Artist Descending a Typewriter: Nine Essays on Contemporary Art
Michael Paul Hogan’s writing career began in journalism. After only a year and a
half on the job, Hogan realized that the best thing about journalism was the
opportunity to meet famous people whose work he admired; in other words, doors
opened to him that might not have otherwise. The people he met gave him material
to write about, but they also gave him social and artistic connections that led
him to worlds unknown. Since then, Hogan’s career and life have flourished
because of the many artists hs has come to know very well, as friends and
colleagues. Artist Descending a Typewriter would not have been written had Hogan
not connected in meaningful ways with these thirteen artists—Li Bin, Helen Ivory,
Jean Dolande, Victoria Merki, Michael Woods, Kong Ning, Paul Polydorou, Claudia
Masciave, Toti O’Brien, Volker Klein, Alexander Christoph Sterzel, Ruben
Dominguez Leon, and Erica Capobianco. In this book, Hogan shares conversations,
memories, photographs, paintings, and assorted literary and artistic ephemera
from his years of both professionally and personally knowing these artists. For
the reader, the result is a door that opens onto a uniquely personal view of
contemporary art.
“Michael Paul Hogan is a fascinating polymath and the thirteen artists he has
chosen to profile are true originals, each an exceptional contributor in their
own right. Take, for example, the multi-talented Michael Woods, described by
George Melly as ‘the last of the Surrealists’ and equally aptly by the legendary
film director Nicolas Roeg as ‘an artist chasing his scientist’s tail.’ Li Bin,
through his conversations with the author, brings us an extraordinary insight
into the Cultural Revolution in China, his artistic response being, as Hogan
says, probably the most significant we will ever see from the darkest period of
post-revolutionary China.

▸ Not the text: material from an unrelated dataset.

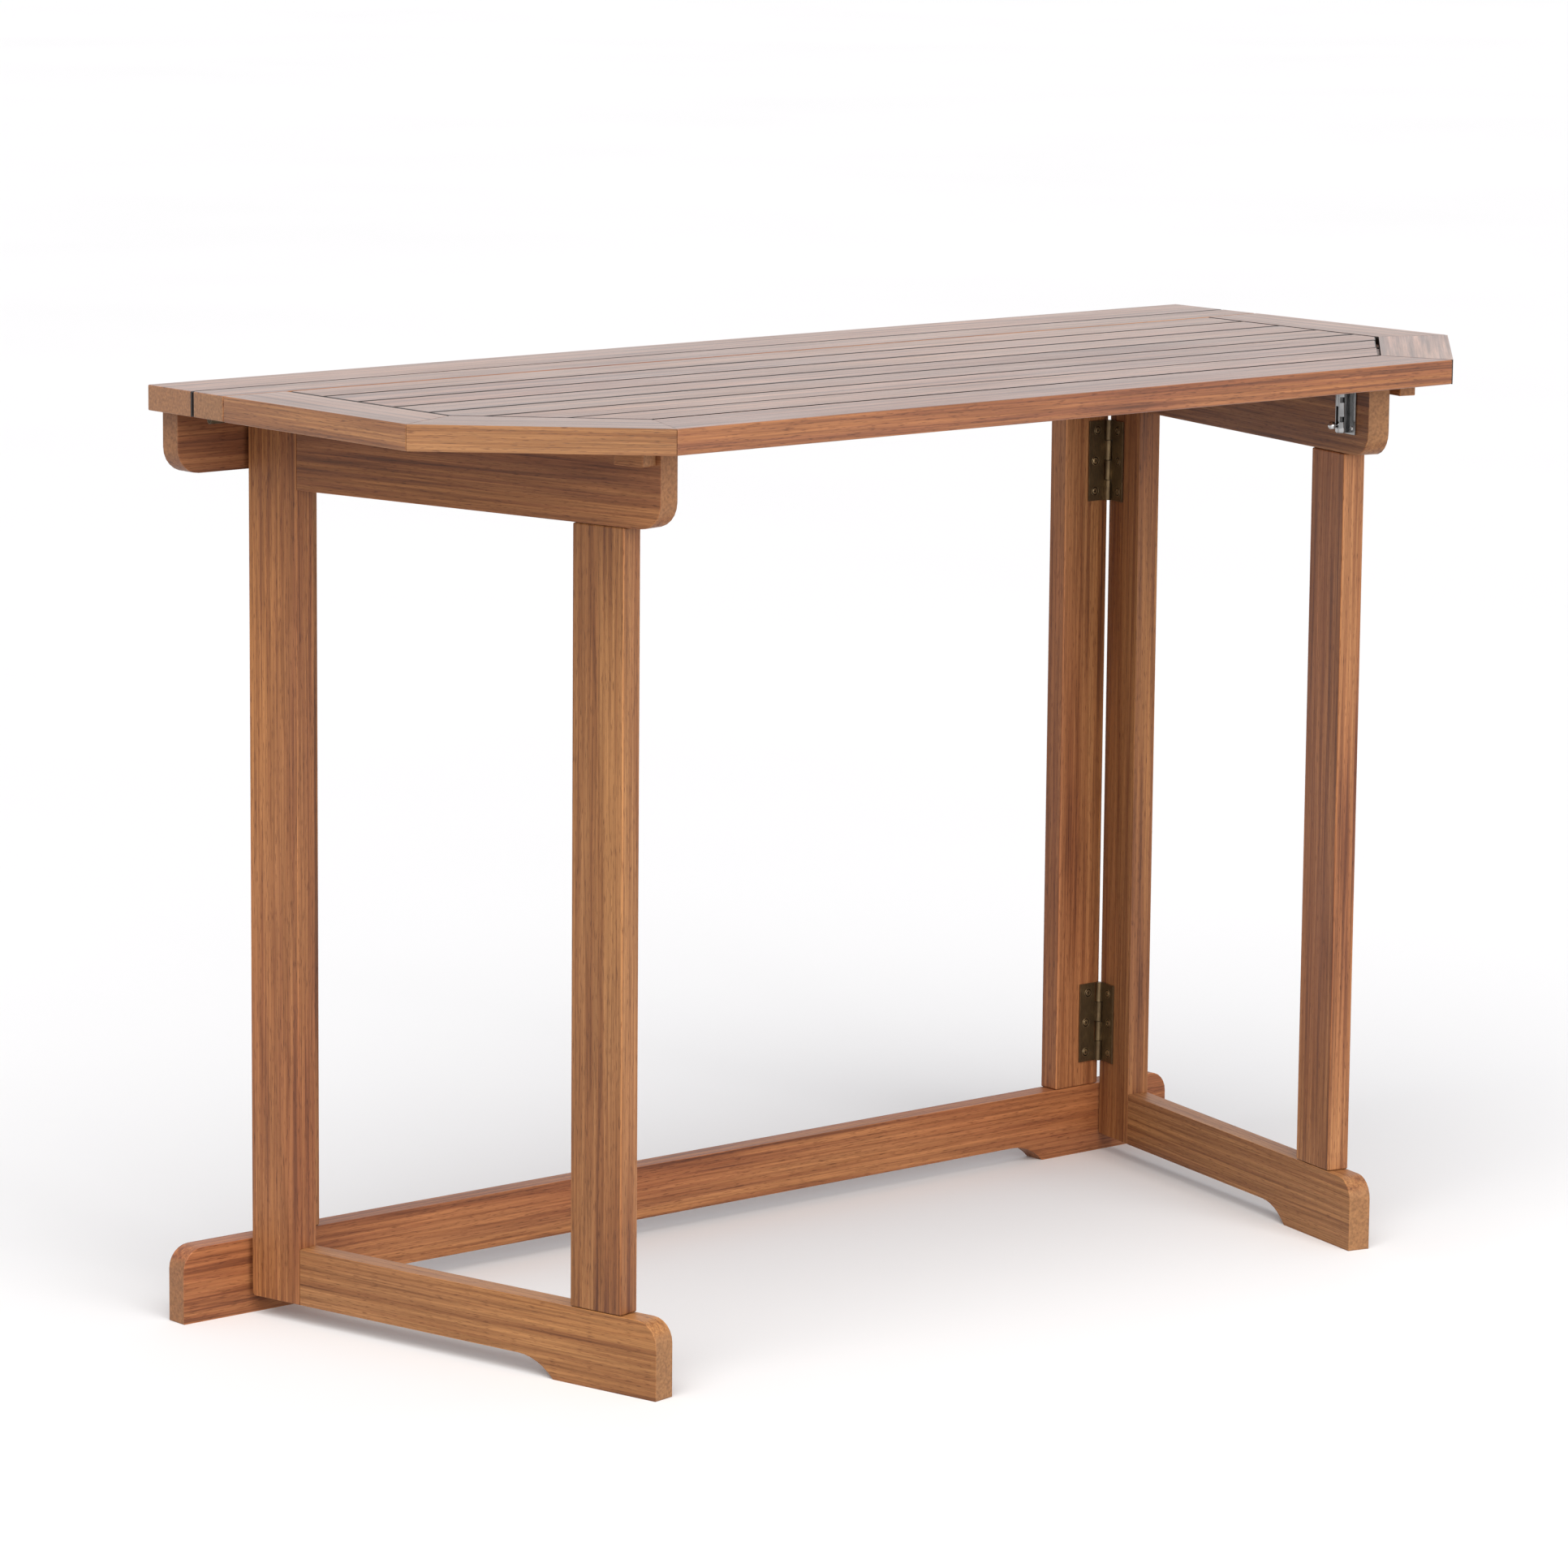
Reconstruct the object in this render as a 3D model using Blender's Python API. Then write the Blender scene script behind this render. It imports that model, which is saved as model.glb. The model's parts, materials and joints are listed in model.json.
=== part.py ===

This is not however the place to detail all the
exceptionally talented and diverse artists whom the author has chosen to include,
each one personally known to him. It is enough to say that the reader will be
introduced to thirteen exceptional and mainly under-publicized artists whose
interesting life stories are sympathetically recorded by Michael Paul Hogan.
Each essay is accompanied by the artist’s seminal works, and the result provides
an original and exceptional contribution to contemporary art history.”